Notably, the shareholders’ alleged damages derive from the existence and results of CFIUS’s review and the executive order, not just the delayed disclosure of Qualcomm’s involvement in the request for the review. This distinction is significant because the two largest alleged stock price decreases occurred after Qualcomm’s involvement in submitting the unilateral CFIUS request had already been publicly disclosed (on March 5, by Broadcom). It is not clear whether CFIUS would have reviewed the proposed takeover absent Qualcomm’s request.

Implications

Attempts to use CFIUS as a weapon to ward off potential hostile takeovers carry significant risks. In our previous analysis, V&E warned “that weapon can backfire.” This premonition proved correct. As this suit illustrates, companies and executives that unilaterally seek CFIUS review risk bearing the blame for subsequent decreases in stock price, thus exposing themselves to potential shareholder class action lawsuits. Such repercussions may be compounded if a company does not disclose the fact that it is seeking CFIUS review to its shareholders.

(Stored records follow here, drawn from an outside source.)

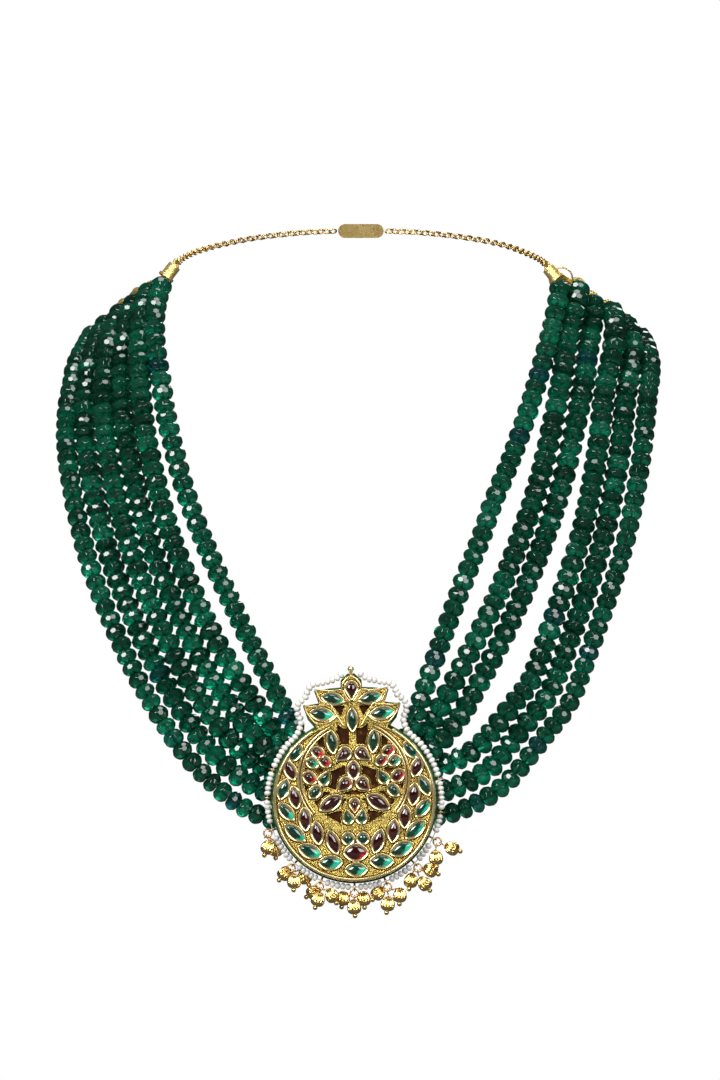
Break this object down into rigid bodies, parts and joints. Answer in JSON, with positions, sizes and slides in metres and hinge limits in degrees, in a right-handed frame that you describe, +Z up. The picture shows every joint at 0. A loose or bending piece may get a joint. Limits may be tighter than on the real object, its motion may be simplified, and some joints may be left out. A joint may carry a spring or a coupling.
{
  "type": "kundan pendant necklace",
  "caption": "Necklace of faceted green bead strands on each side of a round stone-set gold pendant with a crown, a seed pearl border and small hanging bells.",
  "frame": {"origin": "middle of the wearer's neck at the height where the strands start, between the two end bars", "axes": "+X to the viewer's right, which is the wearer's left; +Y back to the nape; +Z up"},
  "size_m": [0.173, 0.1178, 0.1984],
  "materials": {
    "green_beads": "faceted, polished",
    "gold": "satin",
    "gold_chain": "fine links, polished",
    "kundan_gold": "burnished foil",
    "gold_wire": "polished, worn",
    "bell_gold": "fluted, polished",
    "green_enamel": "fired enamel",
    "emerald": "foil-backed cabochon",
    "ruby": "foil-backed cabochon",
    "pearl": "nacre"
  },
  "bodies": {
    "root": {"strand_left_1": "green_beads", "strand_left_2": "green_beads", "strand_left_3": "green_beads", "strand_left_4": "green_beads", "strand_left_5": "green_beads", "strand_left_6": "green_beads", "strand_right_1": "green_beads", "strand_right_2": "green_beads", "strand_right_3": "green_beads", "strand_right_4": "green_beads", "strand_right_5": "green_beads", "strand_right_6": "green_beads", "end_bar_left": "gold", "end_bar_right": "gold", "chain_left": "gold_chain", "chain_right": "gold_chain", "clasp": "gold", "pendant_back": "gold", "enamel_band": "green_enamel", "pendant_front": "kundan_gold", "emeralds": "emerald", "rubies": "ruby", "pearl_border": "pearl", "jump_ring_1": "gold_wire", "jump_ring_2": "gold_wire", "jump_ring_3": "gold_wire", "jump_ring_4": "gold_wire", "jump_ring_5": "gold_wire", "jump_ring_6": "gold_wire", "jump_ring_7": "gold_wire", "bell_1": "bell_gold", "bell_2": "bell_gold", "bell_3": "bell_gold", "bell_4": "bell_gold", "bell_5": "bell_gold", "bell_6": "bell_gold", "bell_7": "bell_gold", "bell_8": "bell_gold", "bell_9": "bell_gold", "bell_10": "bell_gold", "bell_11": "bell_gold", "bell_12": "bell_gold", "bell_13": "bell_gold", "bell_14": "bell_gold", "bell_15": "bell_gold", "bell_16": "bell_gold", "bell_17": "bell_gold", "bell_18": "bell_gold", "bell_19": "bell_gold"}
  },
  "joints": []
}
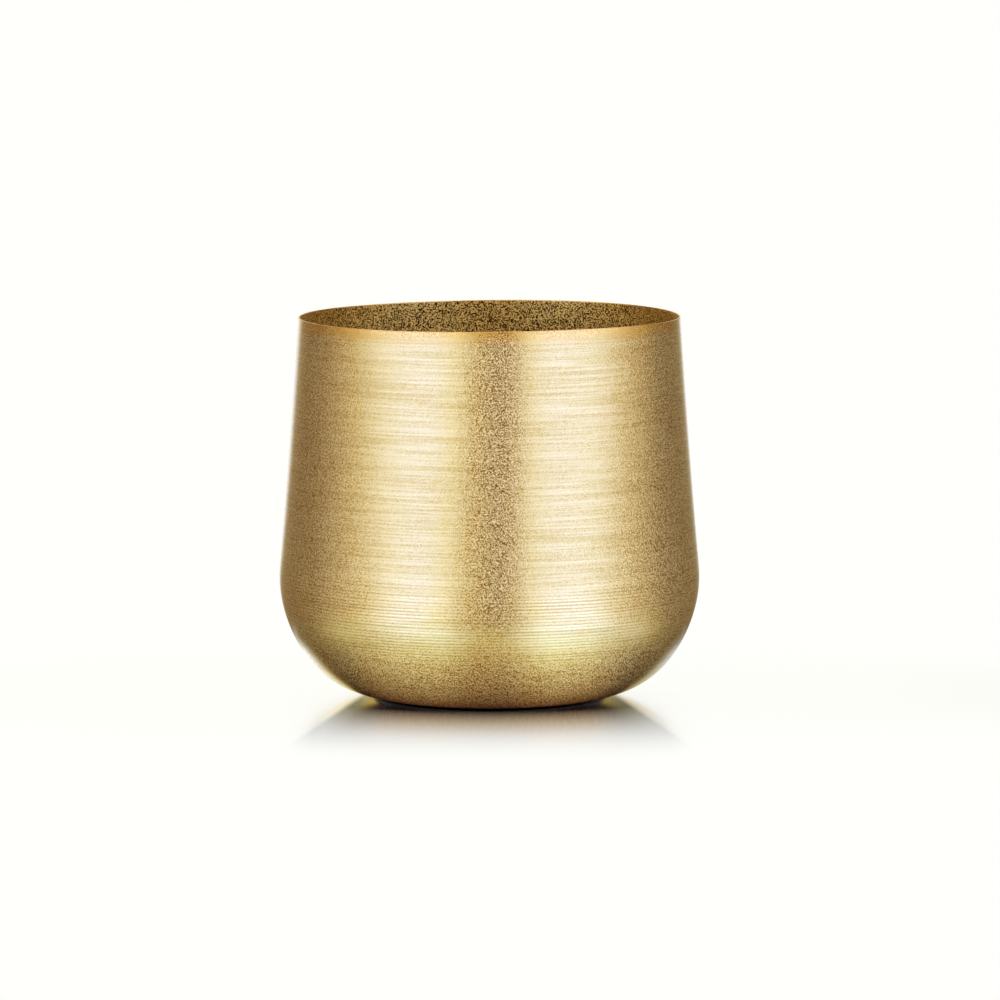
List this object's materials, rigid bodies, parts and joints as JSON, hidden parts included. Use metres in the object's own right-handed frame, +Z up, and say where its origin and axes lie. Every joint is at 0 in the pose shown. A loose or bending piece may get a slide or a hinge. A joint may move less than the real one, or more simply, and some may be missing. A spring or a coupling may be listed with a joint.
{
  "type": "cachepot",
  "caption": "Round spun-metal cachepot with a brushed brass finish, a low full belly, a plain thin rim and foam pads under its flat base.",
  "frame": {"origin": "on the pot's axis, level with the surface that the pads stand on", "axes": "+Z up along the pot's axis; -Y towards the picture's viewer, +X to the viewer's right"},
  "size_m": [0.167, 0.167, 0.1517],
  "materials": {
    "brushed_brass": "fine horizontal spinning lines over a sand-like satin grain, clear lacquered",
    "foam_pad": "matt closed-cell foam with a fine pore",
    "adhesive_film": "milky translucent film, dull"
  },
  "bodies": {
    "root": {"pot_shell": "brushed_brass", "foot_pad_right": "foam_pad", "foot_pad_back": "foam_pad", "foot_pad_left": "foam_pad", "foot_pad_front": "foam_pad", "pad_adhesive_right": "adhesive_film", "pad_adhesive_back": "adhesive_film", "pad_adhesive_left": "adhesive_film", "pad_adhesive_front": "adhesive_film"}
  },
  "joints": []
}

Even if the Qualcomm class plaintiffs do not ultimately prevail, the lawsuit will still negatively impact the company. If not dismissed, discovery likely will require substantial resources, and include the production of the CEO’s and CFO’s (both are named defendants) emails and other correspondence. Depositions of these and other officers will consume burdensome amounts of time. Either settlement or litigation will be very costly for the company. Although Qualcomm dodged one bullet (a hostile takeover), it has now been struck by another. This lawsuit may be the first shot in a coming fusillade.